AI code review tools read a pull request diff and generate comments, much like a human reviewer would — flagging bugs, style issues, missing tests, or security concerns. They have gone from a novelty to a standard step in many teams' review pipelines, but their actual accuracy is uneven: strong on issues that are locally visible in the diff, noticeably weaker on issues that require understanding the broader codebase or the intent behind the change.
What changed in 2026
- Repo-aware review became standard, not just diff-aware. Most current tools now index the surrounding codebase, not just the changed lines, letting them catch issues like a changed function signature breaking a caller elsewhere in the repo.
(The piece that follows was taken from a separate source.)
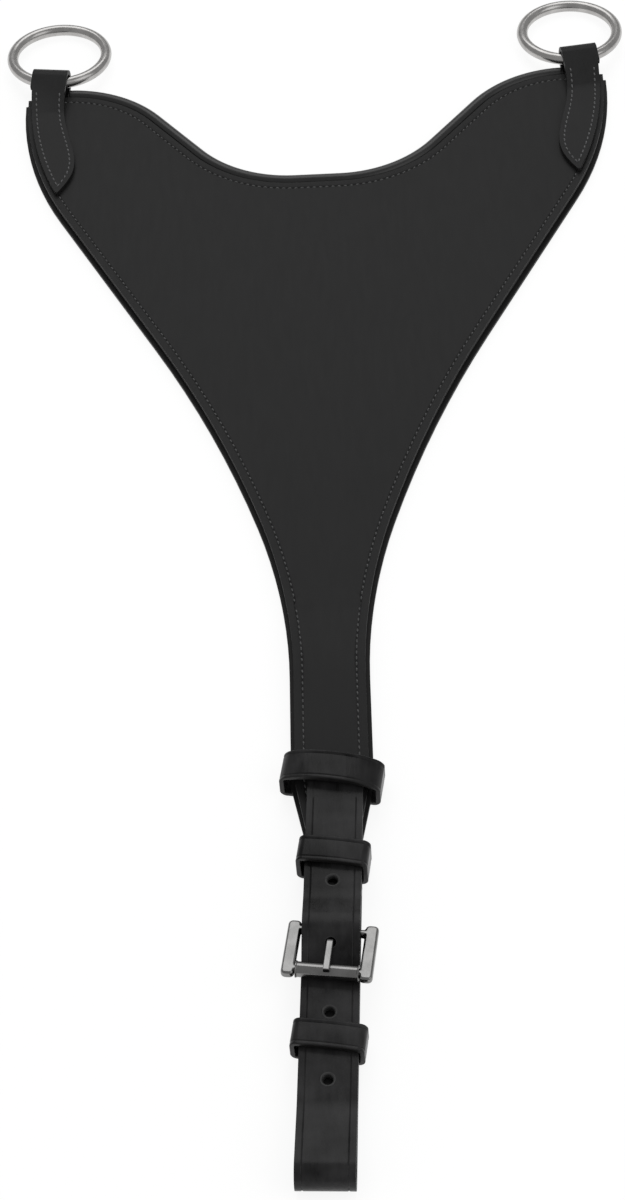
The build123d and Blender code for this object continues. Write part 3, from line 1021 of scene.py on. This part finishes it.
@dataclass
class Keeper:
    """A leather keeper: a band with an arched top and a crease near each edge.

    Turn is its angle to the bib, in degrees. Arch is how far the middle of its top is raised, and
    drop is how far the top's ends are lowered.
    """

    finishes: Finishes
    name: str
    turn: float
    width: float
    arch: float
    drop: float = 0.0
    edge_round: float = 0.5 * MM
    crease_inset: float = 1.5 * MM
    crease_width: float = 0.7 * MM
    crease_depth: float = 0.25 * MM
    spans: int = 10
    outward: float = 0.2  # a normal's share of the way out, above which a point is outside
    edge_slope: float = 0.7

    def build(self) -> None:
        """Build the keeper."""
        low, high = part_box(self.name)
        middle = (low + high) / 2
        place = turned(self.turn, middle)
        piece = Bench.copy(self.name, self.name + "_leather")
        Bench.round_edges(piece, self.edge_round)
        reach = max(abs(place.local(vert.co).x) for vert in piece.data.vertices)

        def outside(vert: BMVert) -> bool:
            """Say whether a point is on the band's outer side."""
            spot = place.local(vert.co)
            way_out = vert.co - place.point(0.0, spot.y)
            return vert.normal.dot(way_out) > self.outward * (vert.co - middle).length

        across = Place(middle, place.along)
        for hand in (-1, 1):
            offset = hand * (self.width / 2 - self.crease_inset)
            Bench.crease(piece, across, offset, self.crease_width, self.crease_depth, outside)
        with Bench.editing(piece):
            for span in range(1, self.spans):
                offset = reach * (2 * span / self.spans - 1)
                bpy.ops.mesh.select_all(action="SELECT")
                bpy.ops.mesh.bisect(plane_co=place.point(offset, 0.0), plane_no=place.across)
            mesh = bmesh.from_edit_mesh(piece.data)
            for vert in mesh.verts:
                spot = place.local(vert.co)
                out = min(1.0, abs(spot.x) / reach)
                rise = self.arch * cos(radians(90) * out) - self.drop * out**4
                vert.co.z += rise * max(0.0, min(1.0, spot.z / (high.z - middle.z)))
            bmesh.update_edit_mesh(piece.data)
        Bench.smooth(piece)

        def cut(face: bpy.types.MeshPolygon) -> int:
            """Return 1 for the band's cut edges, and 0 for the rest."""
            return int(abs(face.normal.dot(place.along)) > self.edge_slope)

        Bench.dress(piece, (self.finishes.strap, self.finishes.edge), cut)
        Bench.finish(piece, self.name, "strap_leather", (self.name,))


@dataclass
class Buckle:
    """The roller buckle: its frame, roller and tongue, with collars beside the roller."""

    finishes: Finishes
    collar_radius: float = 2.55 * MM
    collar_wire: float = 0.42 * MM
    collar_trim: float = 0.25 * MM  # from a collar's middle to where its outer side is cut off
    frame_inside: float = 22 * MM
    frame_grid: float = 0.25 * MM
    frame_rounding: int = 20
    tongue_grid: float = 0.14 * MM
    tongue_rounding: int = 30

    def cast(self, node: str, voxel: float, rounding: int) -> None:
        """Make a frame node again with the soft corners of a casting.

        Args:
            node: The node, which is also its body.
            voxel: The size of the new faces, which run square to the node's broadest face.
            rounding: How many times the corners are softened.
        """
        heel = joint("buckle_frame_lift")
        across = Vector(heel["axis"]).normalized()
        piece = Bench.copy(node, node + "_cast")
        faces = piece.data.polygons
        lengthwise = [face for face in faces if abs(face.normal.dot(across)) < SQUARE]
        broadest = max(lengthwise, key=lambda face: face.area)
        square = Place(Vector(heel["pos_m"]), across, broadest.normal.copy()).matrix()
        piece.data.transform(square.inverted())
        piece.data.remesh_voxel_size = voxel
        bpy.ops.object.voxel_remesh()
        soften = piece.modifiers.new("soften", "SMOOTH")
        soften.factor = 0.5
        soften.iterations = rounding
        bpy.ops.object.modifier_apply(modifier="soften")
        piece.data.transform(square)
        Bench.smooth(piece, ALL_SMOOTH)
        Bench.dress(piece, (self.finishes.buckle,))
        Bench.finish(piece, node, "buckle_metal", (node,))

    def collars(self) -> None:
        """Add the thin collar at each end of the roller."""
        spin = joint("buckle_roller_spin")
        axis = Vector(spin["axis"]).normalized()
        made = []
        for hand in (-1, 1):
            reach = self.frame_inside / 2 - self.collar_wire
            centre = Vector(spin["pos_m"]) + hand * axis * reach
            bpy.ops.mesh.primitive_torus_add(
                major_radius=self.collar_radius, minor_radius=self.collar_wire,
                major_segments=40, minor_segments=10, location=centre,
                rotation=axis.to_track_quat("Z", "Y").to_euler(),
            )
            collar = bpy.context.object
            with Bench.editing(collar):
                bpy.ops.mesh.select_all(action="SELECT")
                bpy.ops.mesh.bisect(
                    plane_co=centre + hand * axis * self.collar_trim, plane_no=hand * axis,
                    clear_outer=True, use_fill=True,
                )
            made.append(Bench.settle(collar))
        both = Bench.join(made, "buckle_roller_collars")
        Bench.smooth(both)
        Bench.dress(both, (self.finishes.buckle,))
        Bench.finish(both, "buckle_frame", "buckle_metal")

    def build(self) -> None:
        """Build the buckle."""
        self.cast("buckle_frame", self.frame_grid, self.frame_rounding)
        self.cast("buckle_tongue", self.tongue_grid, self.tongue_rounding)
        self.collars()
        frame["nodes"]["buckle_roller"].material_slots[0].material = self.finishes.buckle


@dataclass
class ReinRings:
    """The two rein rings."""

    finishes: Finishes

    def build(self) -> None:
        """Dress the rings in satin steel."""
        for node in ("left_ring", "right_ring"):
            frame["nodes"][node].material_slots[0].material = self.finishes.ring


# ------------------------------------------------------------------------------- studio
@dataclass
class Studio:
    """The pale floor, the soft lights and the camera."""

    floor_size: float = 6.0
    floor_gap: float = 0.3 * MM
    floor_colour: Colour = (0.86, 0.86, 0.86)
    floor_glow: float = 1.2
    glow_share: float = 0.72
    room_light: float = 0.5
    camera_at: Triple = (0.0198, -0.6366, 0.7596)
    tilt: float = 37.9
    swing: float = 2.5
    roll: float = -4.35
    lens: float = 75.35

    def white_where_seen(self, kit: NodeKit, share: float) -> Wire:
        """Return share for rays that show the floor directly or in metal, and 0 for the rest."""
        path = kit.node("ShaderNodeLightPath")
        direct, glossy, through = (
            kit.wire(path, f"Is {kind} Ray") for kind in ("Camera", "Glossy", "Transmission")
        )
        return kit.maths("MAXIMUM", kit.maths("MAXIMUM", direct, glossy), through) * share

    def floor(self) -> None:
        """Lay the floor."""
        bpy.ops.mesh.primitive_grid_add(
            x_subdivisions=8, y_subdivisions=8, size=self.floor_size,
            location=(0, 0, -self.floor_gap),
        )
        ground = Bench.settle(bpy.context.object)
        ground.name = "floor"
        kit = NodeKit("pale_floor")
        grey = kit.node("ShaderNodeBsdfDiffuse", None, {"Color": (*self.floor_colour, 1.0)})
        white = kit.node(
            "ShaderNodeEmission", None, {"Color": (1.0, 1.0, 1.0, 1.0), "Strength": self.floor_glow}
        )
        share = self.white_where_seen(kit, self.glow_share)
        sockets = {0: share, 1: kit.wire(grey), 2: kit.wire(white)}
        mixed = kit.wire(kit.node("ShaderNodeMixShader", None, sockets))
        kit.node("ShaderNodeOutputMaterial", None, {"Surface": mixed})
        ground.data.materials.append(kit.material)

    def world(self) -> None:
        """Fill the room with even light."""
        room = bpy.data.worlds.new("room")
        room.use_nodes = True
        bpy.context.scene.world = room
        tree = room.node_tree
        tree.nodes.clear()
        path = tree.nodes.new("ShaderNodeLightPath")
        dim = tree.nodes.new("ShaderNodeBackground")
        dim.inputs["Strength"].default_value = self.room_light
        white = tree.nodes.new("ShaderNodeBackground")
        white.inputs["Color"].default_value = (1.0, 1.0, 1.0, 1.0)
        mixed = tree.nodes.new("ShaderNodeMixShader")
        out = tree.nodes.new("ShaderNodeOutputWorld")
        tree.links.new(path.outputs["Is Camera Ray"], mixed.inputs[0])
        tree.links.new(dim.outputs[0], mixed.inputs[1])
        tree.links.new(white.outputs[0], mixed.inputs[2])
        tree.links.new(mixed.outputs[0], out.inputs["Surface"])

    def lamp(self, name: str, place: Vector, size: float, power: float) -> None:
        """Hang one square lamp that faces the middle of the martingale.

        Args:
            name: The lamp's name.
            place: Where it hangs.
            size: The length of its side.
            power: Its power in watts.
        """
        light = bpy.data.lights.new(name, "AREA")
        light.size = size
        light.energy = power
        lamp = bpy.data.objects.new(name, light)
        lamp.location = place
        lamp.rotation_euler = place.to_track_quat("Z", "Y").to_euler()
        bpy.context.collection.objects.link(lamp)

    def camera(self) -> None:
        """Set up the camera above the girth loop, looking up the bib."""
        camera = bpy.data.cameras.new("camera")
        camera.lens = self.lens
        seat = bpy.data.objects.new("camera", camera)
        swing, tilt, roll = (
            Matrix.Rotation(radians(degrees), 4, axis)
            for degrees, axis in ((self.swing, "Z"), (self.tilt, "X"), (self.roll, "Z"))
        )
        seat.matrix_world = Matrix.Translation(self.camera_at) @ (swing @ tilt) @ roll
        bpy.context.collection.objects.link(seat)
        bpy.context.scene.camera = seat

    def build(self) -> None:
        """Set up the whole studio."""
        self.floor()
        self.world()
        self.lamp("key", Vector((-0.1, 1.5, 1.7)), size=1.5, power=10.0)
        self.lamp("fill", Vector((1.1, -0.5, 1.2)), size=1.2, power=3.5)
        self.camera()
        bpy.context.scene.view_settings.view_transform = "Standard"


def main() -> None:
    """Build the martingale and its studio."""
    logging.basicConfig(level=logging.INFO, format="%(name)s: %(message)s")
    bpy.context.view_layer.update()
    finishes = Finishes.mix()
    Studio().build()
    Bib(finishes).build()
    for side in ("left", "right"):
        RingTab(finishes, side).build()
    GirthStrap(finishes).build()
    Keeper(finishes, "lower_keeper", turn=9.0, width=10 * MM, arch=0.8 * MM).build()
    Keeper(finishes, "middle_keeper", turn=9.0, width=10 * MM, arch=0.9 * MM).build()
    Keeper(
        finishes, "upper_keeper", turn=10.0, width=12 * MM, arch=2.4 * MM, drop=2.2 * MM
    ).build()
    Buckle(finishes).build()
    ReinRings(finishes).build()


if __name__ == "__main__":
    main()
- False positive rates improved but remained the top complaint. Vendors invested heavily in reducing noisy, low-value comments, since teams consistently reported that comment volume, not detection capability, was the main reason reviewers ignored AI suggestions.
- Security-focused review models got more specialized. Several tools now run separate, narrower models tuned specifically for common vulnerability classes (injection, auth bypass, unsafe deserialization) alongside a general-purpose review pass, similar in spirit to how a well-designed AI agent delegates narrow subtasks to a more specialized step instead of doing everything in one pass.
- Integration moved earlier in the workflow. Rather than only commenting after a PR is opened, more tools now offer pre-commit or IDE-level suggestions, catching issues before they reach a reviewer's queue at all.
What these tools reliably catch
Style and convention violations, obvious null-safety and error-handling gaps within a single function, common security anti-patterns (unparameterized queries, hardcoded secrets, unsafe deserialization), missing or clearly inadequate test coverage for the changed lines, and straightforward logic errors that do not require understanding intent beyond the visible diff.
Where they still miss
Business-logic correctness — whether the change actually does what the ticket or spec intended — remains hard, because that requires understanding intent that is often not written down anywhere the model can see. Cross-file interaction bugs are inconsistently caught even with repo-aware indexing, particularly in large codebases where the relevant context is spread across many files the tool may not weight correctly. And subtle concurrency or state-management bugs, which often require reasoning about runtime behavior rather than static code shape, remain a weak spot across most current tools.
AI code review tool comparison by strength
| Issue type |
Typical detection reliability |
Why |
| Style and lint-adjacent issues |
High |
Pattern-matchable, well-represented in training data |
| Common security anti-patterns |
High to moderate |
Well-known patterns, though novel exploits are missed |
| Missing test coverage |
Moderate to high |
Detectable from diff structure and existing test conventions |
| Single-function logic bugs |
Moderate |
Depends on how self-contained the bug is |
| Cross-file interaction bugs |
Low to moderate |
Requires wider context than many tools fully use |
| Business-logic correctness |
Low |
Requires intent not always present in the code or diff |
| Concurrency and state bugs |
Low |
Requires runtime reasoning, not just static pattern matching |
How to fit these tools into a review pipeline
Use an AI review pass as a first filter before human review, not a replacement for it — let it catch the mechanical issues so human reviewers can spend their attention on intent, architecture, and business-logic correctness. Tune the tool's sensitivity deliberately: a setting that produces too many low-value comments will get ignored regardless of how many real issues are buried in the noise. And keep human review mandatory for anything touching security-sensitive, payment, or data-integrity code paths, where the cost of a missed issue is high and current tools are demonstrably weaker.
FAQ
Can AI code review tools replace human reviewers?
Not reliably yet, particularly for business-logic correctness and cross-file reasoning. They work best as a supplementary first pass, not the final gate before merge.
Do these tools need access to the whole codebase to work well?
Modern repo-aware tools perform meaningfully better with full-repo context than diff-only tools, especially for catching cross-file breakage, but even repo-aware tools are inconsistent on large, complex codebases.
Why do AI review comments sometimes feel noisy or repetitive?
False positive rate is the biggest known weakness across current tools. Most let you tune sensitivity or suppress categories of comment — adjusting these settings is usually worth the time investment.
Are AI code review tools good at catching security vulnerabilities?
They catch well-known, common vulnerability classes reasonably well, especially with a security-specialized model in the pipeline. Novel or highly context-dependent vulnerabilities still need dedicated security review.